You are naturally very kind; you are truly noble in your steady self-sacrifices; your devotion to duty as you see it, is beautiful. I accept your money because I love and admire you; but I do wish you had intelligence, conscience, and observation sufficient to make you love and admire my husband.
My dear cousin, it is one of the saddest places in our family life, this failure to ‘connect’ with you. But it would be worse if we broke the bond completely. I could not bear to refuse your money. If only you knew how we admire and honor and love you — if only you could see our worth as plainly as we see yours!
Ever with devotion and despair,
YOUR AFFECTIONATE KINSWOMAN.
P.S. If only I could send this letter! But you would not believe it. You would not understand; you would be hurt; and we should just be further apart than before.
II. TO A VERY RICH NEIGHBOR
MY DEAR MR. ARISTOS, —
Since you moved into this neighborhood and bought a thousand acres of land, we have lived within five hundred feet of one another for seven years. Your lady and I exchange calls and have long pleasant chats. Our children lunch together at each other’s houses; we accept each other’s invitations to dinner, and I think we all four enjoy these occasions. The boys and girls exchange proffers of outdoor sports to be enjoyed together; though yours seldom accept because they are too busy with lessons, and so ours are sparing of their own acceptances.
Certain privileges of wood and water which we enjoyed before you created your estate, we continue to enjoy with your courteous encouragement and apparently to your entire satisfaction. You also offer to sell us vegetables at low rates, or to give us kindling from the enormous piles of packing-boxes which accumulate in your back premises from time to time; and you do various other little acts, trying to help make life agreeable for us.
When we asked you to sell us a parcel of land — sixty by seventy feet — which we had not been able to secure from the former owner, in order to complete our precious three acres, you offered us the free use of that bit ‘just as if it were ours, without payment,’ saying that you disliked ever to part with any land.
When we heard you were coming near us, we were troubled, for we feared the close neighborhood of elaborateness and formality and pride. We were afraid our children might have to learn that there is arrogance even in America. But not so. You are simple. You are kind. You have been in every way a good neighbor, a remarkably good neighbor.
It is curious that, after seven years of such perfectly friendly intercourse, we are not friends. We know a great deal more about each other than we did in the beginning; but we do not really know each other any better at all. This is the more odd, because we have so many points of agreement in matters which make the most difference between folks. A sense of duty is the leading emotion in your lives as well as in ours. You are sincere; you, too, are interested in social betterment, in religious enlargement, and in educational improvement; you like the same sports. We all four enjoy the same magazines (the Atlantic being the sole reading of any one of us sometimes for weeks), and we admire the same public men. Your land is just like ours, only there is more of it. Your house has the same appointments as ours, only there are more of them and they are finer. We all wear the same kind of clothes, only you have more of them. Each couple loves its own children more than anything else except, of course, each other. We all admire and cultivate the same kind of manners; we even enjoy the same kind of jokes. What more is necessary to make people friends?

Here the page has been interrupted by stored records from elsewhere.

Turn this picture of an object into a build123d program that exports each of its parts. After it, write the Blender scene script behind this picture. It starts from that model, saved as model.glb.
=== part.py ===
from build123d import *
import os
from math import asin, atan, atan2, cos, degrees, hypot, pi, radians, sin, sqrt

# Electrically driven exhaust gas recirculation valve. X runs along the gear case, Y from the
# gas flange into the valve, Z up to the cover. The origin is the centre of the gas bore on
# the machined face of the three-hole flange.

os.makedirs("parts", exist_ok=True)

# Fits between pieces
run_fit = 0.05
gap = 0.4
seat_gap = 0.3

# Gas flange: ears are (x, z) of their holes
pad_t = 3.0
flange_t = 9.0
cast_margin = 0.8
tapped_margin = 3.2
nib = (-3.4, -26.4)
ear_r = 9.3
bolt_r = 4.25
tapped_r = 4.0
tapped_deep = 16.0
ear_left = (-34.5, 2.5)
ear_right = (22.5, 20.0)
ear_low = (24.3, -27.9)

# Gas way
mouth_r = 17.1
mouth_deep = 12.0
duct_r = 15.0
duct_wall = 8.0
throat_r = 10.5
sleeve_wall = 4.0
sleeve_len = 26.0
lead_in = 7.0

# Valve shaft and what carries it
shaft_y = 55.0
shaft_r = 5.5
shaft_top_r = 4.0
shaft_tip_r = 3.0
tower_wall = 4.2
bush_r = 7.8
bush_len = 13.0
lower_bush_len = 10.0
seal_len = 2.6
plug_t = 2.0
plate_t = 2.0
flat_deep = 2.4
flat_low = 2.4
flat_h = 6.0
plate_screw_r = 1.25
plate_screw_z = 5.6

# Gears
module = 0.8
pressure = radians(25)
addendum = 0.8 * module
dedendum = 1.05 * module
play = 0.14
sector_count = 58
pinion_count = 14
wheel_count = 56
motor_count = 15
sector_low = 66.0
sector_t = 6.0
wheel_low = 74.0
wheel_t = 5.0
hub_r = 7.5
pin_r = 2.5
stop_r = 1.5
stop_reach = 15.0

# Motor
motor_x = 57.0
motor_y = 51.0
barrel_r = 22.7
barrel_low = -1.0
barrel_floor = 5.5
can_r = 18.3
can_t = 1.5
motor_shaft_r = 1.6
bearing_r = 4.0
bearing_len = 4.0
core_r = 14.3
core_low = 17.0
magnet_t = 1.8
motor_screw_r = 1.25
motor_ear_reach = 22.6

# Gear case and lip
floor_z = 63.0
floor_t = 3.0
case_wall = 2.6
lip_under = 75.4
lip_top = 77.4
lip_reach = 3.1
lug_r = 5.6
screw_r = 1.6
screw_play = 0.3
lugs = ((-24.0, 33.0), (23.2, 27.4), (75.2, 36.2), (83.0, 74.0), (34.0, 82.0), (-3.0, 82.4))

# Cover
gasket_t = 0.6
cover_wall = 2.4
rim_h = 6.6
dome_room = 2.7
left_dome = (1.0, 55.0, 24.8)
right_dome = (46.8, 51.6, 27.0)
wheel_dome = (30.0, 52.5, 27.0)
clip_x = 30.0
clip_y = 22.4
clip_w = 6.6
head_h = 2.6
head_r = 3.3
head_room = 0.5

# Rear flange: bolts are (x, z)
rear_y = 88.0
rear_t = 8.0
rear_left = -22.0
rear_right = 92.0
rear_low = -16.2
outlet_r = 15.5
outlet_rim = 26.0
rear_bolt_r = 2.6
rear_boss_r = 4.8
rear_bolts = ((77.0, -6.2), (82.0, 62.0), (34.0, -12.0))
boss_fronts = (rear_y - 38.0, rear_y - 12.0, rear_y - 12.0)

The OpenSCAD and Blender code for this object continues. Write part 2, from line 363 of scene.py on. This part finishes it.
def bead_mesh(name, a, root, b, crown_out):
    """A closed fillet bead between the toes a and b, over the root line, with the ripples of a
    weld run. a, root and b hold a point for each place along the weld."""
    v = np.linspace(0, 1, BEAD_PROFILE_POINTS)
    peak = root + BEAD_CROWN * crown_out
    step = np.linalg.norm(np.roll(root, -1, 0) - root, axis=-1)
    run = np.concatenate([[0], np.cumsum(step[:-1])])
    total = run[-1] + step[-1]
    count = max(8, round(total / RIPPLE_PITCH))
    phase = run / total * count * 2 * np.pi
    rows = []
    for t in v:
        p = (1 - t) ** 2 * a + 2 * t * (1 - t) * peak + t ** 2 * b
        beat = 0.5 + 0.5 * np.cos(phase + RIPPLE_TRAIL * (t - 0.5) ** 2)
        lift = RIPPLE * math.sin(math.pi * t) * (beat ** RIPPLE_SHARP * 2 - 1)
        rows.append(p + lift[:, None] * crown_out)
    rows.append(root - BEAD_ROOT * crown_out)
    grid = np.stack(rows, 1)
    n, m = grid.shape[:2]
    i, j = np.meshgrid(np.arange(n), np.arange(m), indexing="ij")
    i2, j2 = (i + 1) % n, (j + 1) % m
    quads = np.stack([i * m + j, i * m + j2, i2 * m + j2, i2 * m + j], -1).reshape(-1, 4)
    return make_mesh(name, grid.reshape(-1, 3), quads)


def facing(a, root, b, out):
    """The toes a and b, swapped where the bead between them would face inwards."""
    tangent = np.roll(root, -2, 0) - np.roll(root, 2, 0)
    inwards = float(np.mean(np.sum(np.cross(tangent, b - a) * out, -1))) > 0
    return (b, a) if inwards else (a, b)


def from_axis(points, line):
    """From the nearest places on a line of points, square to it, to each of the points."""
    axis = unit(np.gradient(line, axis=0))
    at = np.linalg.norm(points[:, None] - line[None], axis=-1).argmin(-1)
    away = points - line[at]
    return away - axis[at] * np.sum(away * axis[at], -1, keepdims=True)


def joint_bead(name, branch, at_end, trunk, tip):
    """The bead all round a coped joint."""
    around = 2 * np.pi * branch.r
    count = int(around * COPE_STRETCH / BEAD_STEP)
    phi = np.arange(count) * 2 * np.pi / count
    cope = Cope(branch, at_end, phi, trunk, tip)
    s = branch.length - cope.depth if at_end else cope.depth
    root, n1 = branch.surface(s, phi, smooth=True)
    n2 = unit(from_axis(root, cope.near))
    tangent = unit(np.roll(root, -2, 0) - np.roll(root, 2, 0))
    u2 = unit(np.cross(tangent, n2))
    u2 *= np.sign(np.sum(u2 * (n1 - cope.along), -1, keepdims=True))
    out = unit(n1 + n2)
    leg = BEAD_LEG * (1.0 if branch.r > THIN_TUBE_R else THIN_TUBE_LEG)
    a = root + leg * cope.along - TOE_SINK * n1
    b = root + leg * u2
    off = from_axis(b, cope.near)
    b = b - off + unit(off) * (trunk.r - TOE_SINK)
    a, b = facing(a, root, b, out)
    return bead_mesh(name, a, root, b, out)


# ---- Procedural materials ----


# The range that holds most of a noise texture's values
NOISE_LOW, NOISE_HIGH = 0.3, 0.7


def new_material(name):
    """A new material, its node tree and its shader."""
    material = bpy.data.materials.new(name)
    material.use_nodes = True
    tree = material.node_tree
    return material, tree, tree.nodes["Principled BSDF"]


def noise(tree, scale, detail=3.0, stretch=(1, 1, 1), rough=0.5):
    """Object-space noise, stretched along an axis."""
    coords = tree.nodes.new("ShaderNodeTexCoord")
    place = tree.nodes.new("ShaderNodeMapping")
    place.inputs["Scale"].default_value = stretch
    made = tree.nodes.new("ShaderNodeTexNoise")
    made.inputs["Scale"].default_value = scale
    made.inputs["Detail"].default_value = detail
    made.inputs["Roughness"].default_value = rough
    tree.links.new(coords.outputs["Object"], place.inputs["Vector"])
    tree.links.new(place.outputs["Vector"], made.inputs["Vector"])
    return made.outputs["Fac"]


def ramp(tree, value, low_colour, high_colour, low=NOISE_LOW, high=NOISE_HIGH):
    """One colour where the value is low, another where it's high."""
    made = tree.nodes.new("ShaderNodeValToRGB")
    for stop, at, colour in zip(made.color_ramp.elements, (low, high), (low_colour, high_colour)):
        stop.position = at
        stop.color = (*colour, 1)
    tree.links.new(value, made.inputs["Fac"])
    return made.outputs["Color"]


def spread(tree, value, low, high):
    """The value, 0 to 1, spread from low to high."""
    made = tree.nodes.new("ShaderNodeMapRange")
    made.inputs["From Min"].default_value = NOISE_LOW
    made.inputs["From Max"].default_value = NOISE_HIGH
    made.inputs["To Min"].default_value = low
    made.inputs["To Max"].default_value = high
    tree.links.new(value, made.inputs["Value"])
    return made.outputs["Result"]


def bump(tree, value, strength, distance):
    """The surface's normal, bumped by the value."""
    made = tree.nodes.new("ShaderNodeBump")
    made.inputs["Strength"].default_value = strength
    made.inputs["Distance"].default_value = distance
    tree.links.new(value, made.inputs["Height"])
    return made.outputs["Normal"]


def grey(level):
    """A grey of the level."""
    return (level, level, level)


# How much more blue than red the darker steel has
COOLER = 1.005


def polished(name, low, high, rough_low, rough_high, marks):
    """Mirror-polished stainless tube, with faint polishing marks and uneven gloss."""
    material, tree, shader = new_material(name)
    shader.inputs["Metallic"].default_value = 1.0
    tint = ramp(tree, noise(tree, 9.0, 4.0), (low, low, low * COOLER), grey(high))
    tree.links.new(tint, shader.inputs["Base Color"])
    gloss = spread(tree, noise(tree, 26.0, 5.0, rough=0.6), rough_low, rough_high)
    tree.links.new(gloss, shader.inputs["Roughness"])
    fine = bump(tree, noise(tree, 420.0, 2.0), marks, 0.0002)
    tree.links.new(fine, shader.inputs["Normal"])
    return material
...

And yet, we are not friends. As I see it, the explanation is your money, — your extra money, — not the money you spend, but the money you have not spent.
We are so afraid that you will think we are after it, that we dare not talk freely on any of the subjects which interest us most deeply — because those subjects are all objects; and objects always need money. You are so redundantly rich! Whatever one of our dreams we might begin to be eloquent about, we could not long conceal the fact that it was still but a little way toward fulfilment — for lack of money. In short, whatever we said, we should consciously fear that we sounded like beggars. And beggars, satellites, or dependents, we will not be. We have a fixed determination not to ask money for any of our projects from people who are not already eager to give.

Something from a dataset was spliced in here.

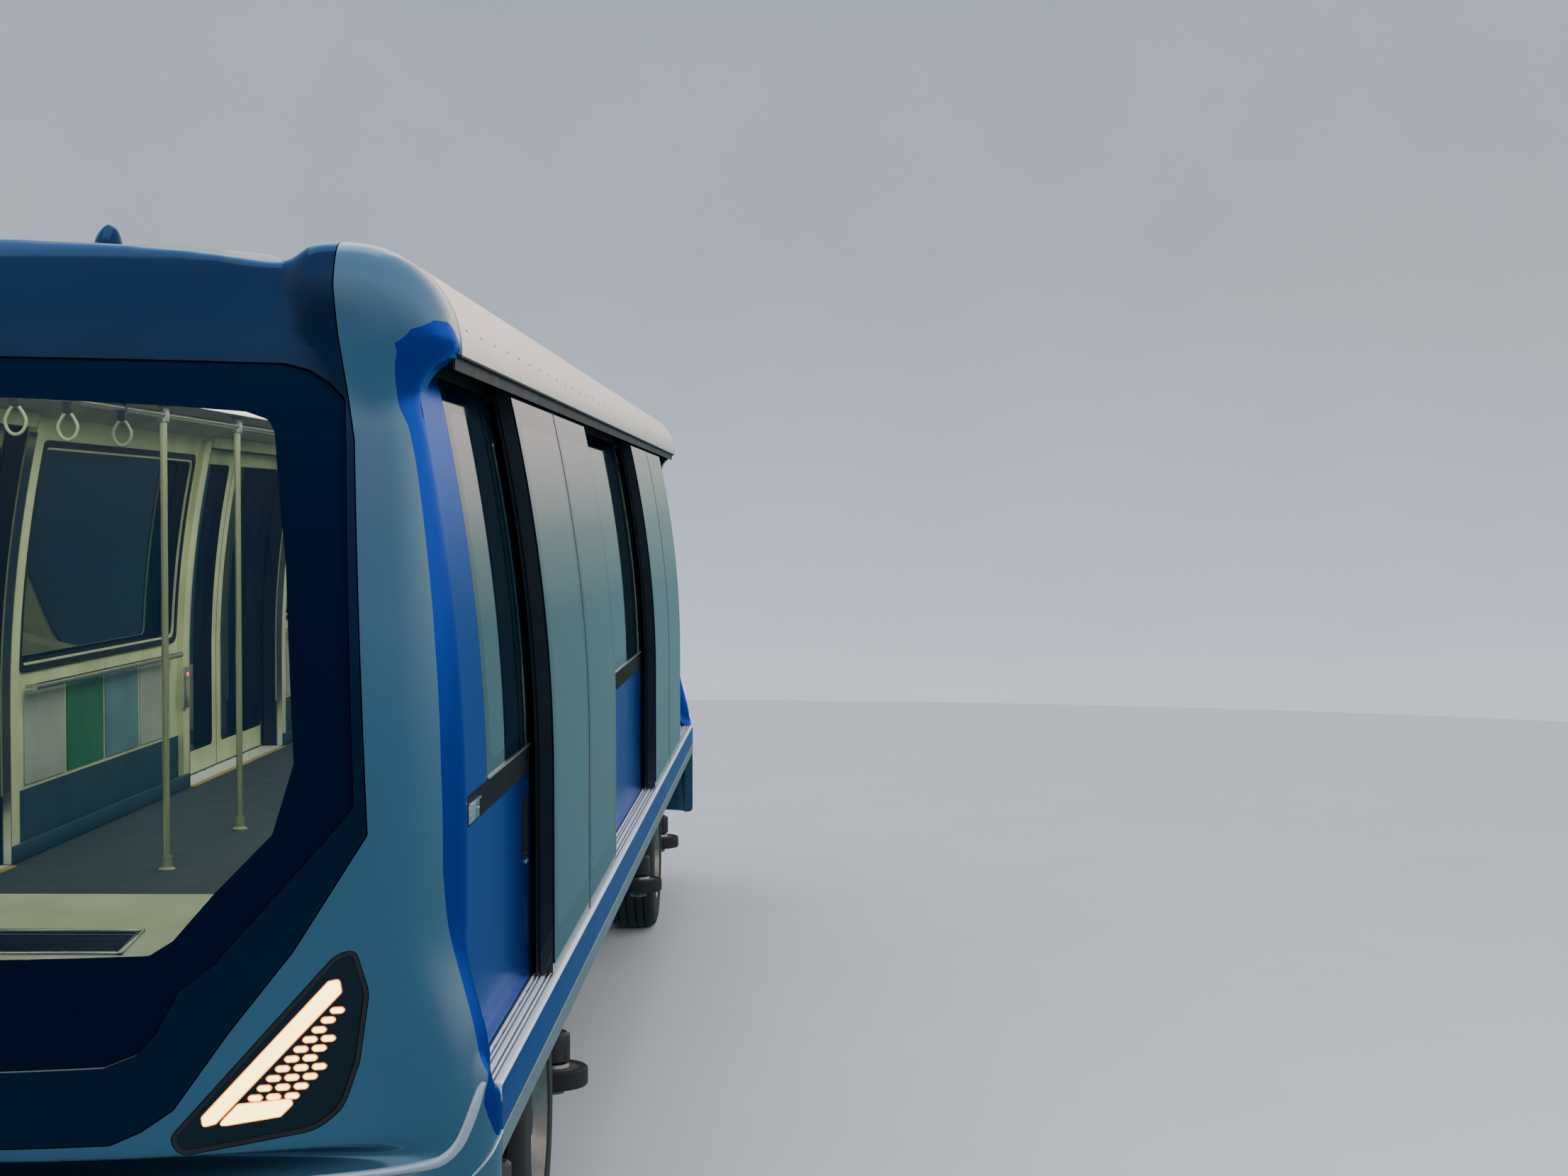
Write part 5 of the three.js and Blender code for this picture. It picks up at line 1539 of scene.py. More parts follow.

And on your side, we are utterly at a loss to know how you feel. We have an impression that we do not seem to you of the slightest importance. Your refusing to sell the strip of land to us seemed to us equivalent to saying, ‘We do not care to make you at home near us. We think of you as of birds who have nested close by. We treat you with consideration, and we watch you with interest, but we shall not care when you flit, leaving the nest empty and ourselves more free to range at pleasure beneath your trees.’

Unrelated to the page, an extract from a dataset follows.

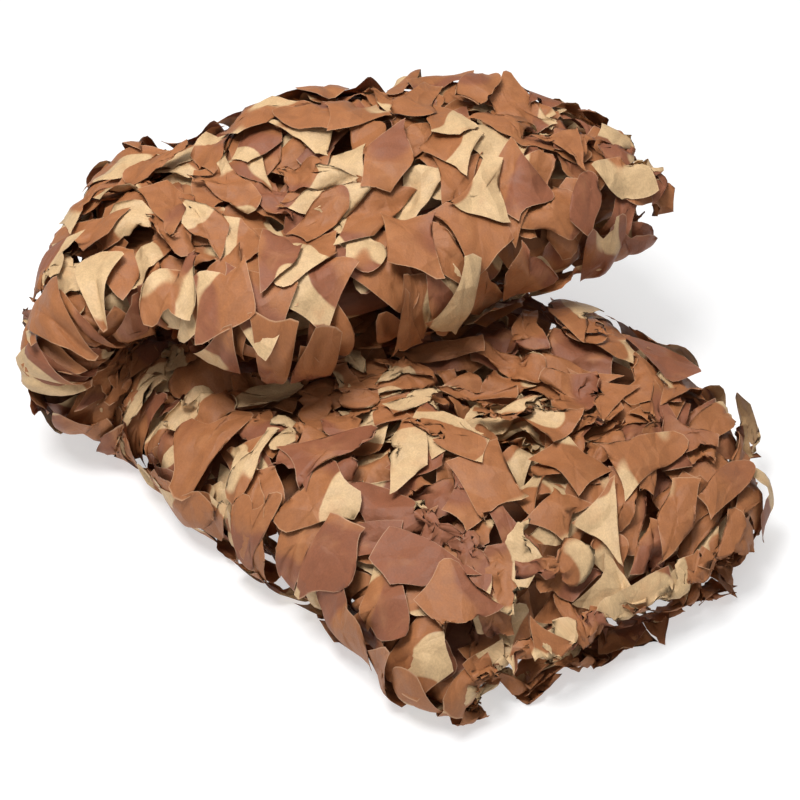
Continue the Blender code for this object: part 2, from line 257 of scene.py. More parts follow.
# %% Leaf outlines
# Each row: x and y of a corner in mm, and the bulge of the side to the next corner
LEAF_OUTLINES = {
    "kite": ((46, 2, -0.08), (4, 24, -0.06), (-38, 11, -0.16), (-30, -14, -0.06), (6, -22, -0.05)),
    "three_points": ((47, 6, -0.12), (-14, 35, -0.14), (-29, -31, -0.12)),
    "four_points": ((43, 4, -0.17), (4, 35, -0.14), (-41, -2, -0.18), (-2, -33, -0.14)),
    "tongue": ((-40, -13, 0.08), (15, -16, 0.95), (15, 16, 0.08), (-40, 12, -0.25)),
    "axe": ((-45, -9, -0.12), (16, -31, 0.10), (23, 27, -0.14), (-43, 8, 0.05)),
    "mitten": ((-38, -12, -0.1), (2, -20, 0.12), (35, -18, 0.75), (38, 4, -0.20), (14, 14, -0.14),
               (16, 37, 0.65), (-8, 33, -0.20), (-36, 13, 0.20)),
    "fishtail": ((-41, -10, 0.1), (2, -17, -0.14), (42, -28, -0.30), (40, 26, -0.14), (2, 16, 0.1),
                 (-39, 10, 0.5)),
    "fang": ((-39, -15, 0.05), (8, -20, -0.05), (46, -22, -0.14), (18, 16, -0.08), (-6, 27, -0.06),
             (-37, 15, 0.0)),
    "strip": ((-50, -11, 0.0), (24, -15, 0.0), (50, 0, 0.10), (24, 15, -0.06), (-48, 12, 0.05)),
    "star": ((41, -7, -0.14), (16, 17, -0.05), (8, 39, 0.70), (-14, 33, -0.18), (-39, 8, -0.10),
             (-25, -30, -0.16), (8, -22, 0.05)),
    "bird": ((48, -12, -0.12), (9, 18, -0.05), (-14, 35, -0.10), (-32, 10, -0.05), (-45, -12, -0.05),
             (-10, -20, -0.06), (14, -26, -0.05)),
    "thorn": ((46, -10, -0.12), (8, 17, -0.06), (-15, 34, 0.08), (-39, 4, 0.10), (-19, -25, 0.0)),
    "wing": ((46, -13, -0.14), (13, 14, 0.10), (-12, 18, -0.12), (-44, 20, 0.0), (-24, -14, 0.0),
             (10, -19, 0.0)),
    "ladle": ((-45, -8, -0.08), (-8, -11, -0.20), (10, -21, 0.80), (31, 10, 0.45), (8, 19, -0.25),
              (-10, 11, -0.08), (-45, 8, 0.10)),
}
EDGE_POINTS = 32
RINGS = (0.0, 0.30, 0.58, 0.82, 0.97, 1.0)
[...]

Nothing you ever say or do seems to prove anything different. There is, indeed, a possibility that you are as diffident as we. Perhaps you like us as fully as we like you, but are afraid that we do not find you interesting. But no! A rich man practically always looks upon a man who has not made money as a failure, unless he has gained fame. Even then, he inclines to doubt the value of a fame which cannot gain financial recognition. As a matter of fact, are you not all the while silently on the watch to avoid encroachments from us, and to elude possible openings for favors to be asked? Are you not all the time on guard against our becoming beggars, satellites, or dependents?
And so it goes: we take the privileges of wood and water, because we believe that in a properly conducted state those opportunities would be ours of public right. We do not take other favors which you offer, because we believe that in a properly conducted state those things would still be matters of private right, and we have no special claim upon you. We have not the claim of friendship, which is the only basis upon which one can accept private favors. In a friendship the mutual exchange of invisible benefits is so great, so constant, and so valuable, that tangible benefits are given and received without consideration of money value, simply as outward expressions of that inner interchange.
Do you remember that, several years ago, after we had once or twice invited your boys to go sailing or snowshoeing with us, you offered to employ my husband to take charge of their sports all the time? So it goes. You look upon us as a duty, and as a possible convenience, but never, it seems to us, as possible friends. We are sorry, for we like you candidly, and you are our nearest neighbors. Very cordially,
YOUR FRIEND AND NEIGHBOR.
P.S. I cannot send you this letter, because you might think it sheer impudence; or, if you did not, any efforts which you made thereafter to become friends would seem to us to spring from your all-pervasive sense of duty, and we should give them a cold reception as being favors which we had asked for. We will not be beggars.